I remember attending my first sales training class where I learned a reductive method of product qualification. We were trained to ask a series of A/B questions. The answer to each led to another A/B question in a long chain of questions designed to winnow down the available options and identify the features that the customer just couldn’t live without. The increasingly specific A/B pairs were cleverly designed to have the customer choose between two options that we supported.

Product qualification requires that you simultaneously educate while you question. This is what should be happening during the discovery phase of your sales process. Discovery is not just about uncovering customers’ requirements. It’s also about winnowing down their requirements from the “wants” to the “must-haves” and educating them about how the must-haves correlate to the features and value provided by your product or service.

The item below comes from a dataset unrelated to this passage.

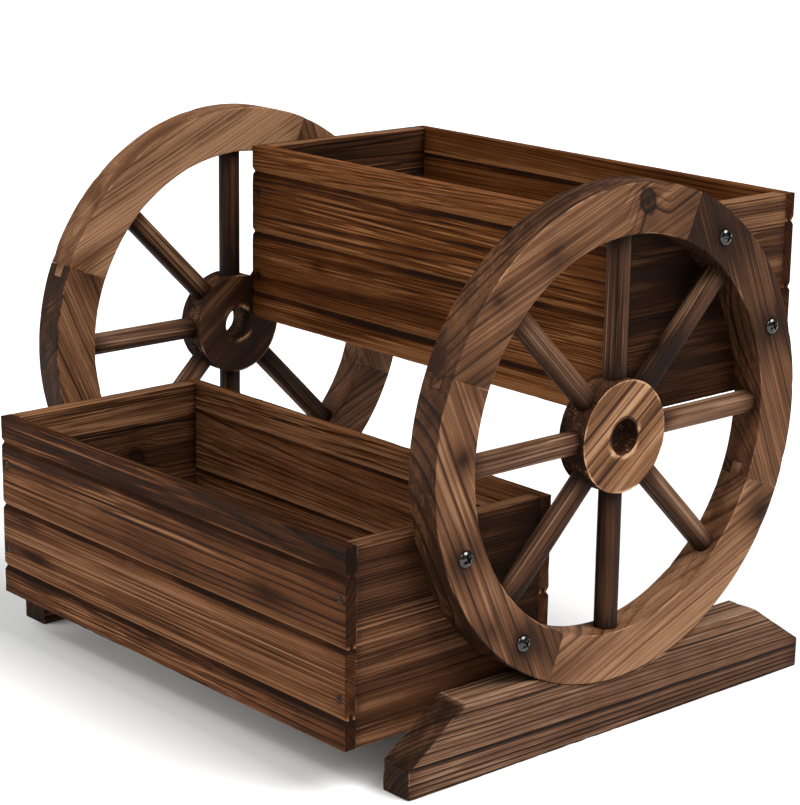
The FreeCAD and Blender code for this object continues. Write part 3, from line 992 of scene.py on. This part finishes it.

As a precursor to qualification, your primary sales task should be to identify sales opportunities whose key decision criteria precisely align with your unique value. This takes more work up front. It also requires the self-discipline to “catch and release” prospects who don’t measure up to your qualification standards. If the closest you can get to a customer is category qualification, then you have to honestly assess how far off the mark are you. If another vendor has nailed product qualification with a prospect, then you need to determine whether this is an opportunity worth pursuing. It’s always better to save your ammo (i.e., your selling time) for an opportunity to positively influence the outcome.

Take a moment to imagine what will happen to your sales results when your pipeline is composed primarily of prospects who are qualified to buy your specific product or service, as opposed to your category of product or service. Provided that you are a responsive and maximum value seller, the result will be compressed buying cycles, improved sales productivity, and more money in your pocket.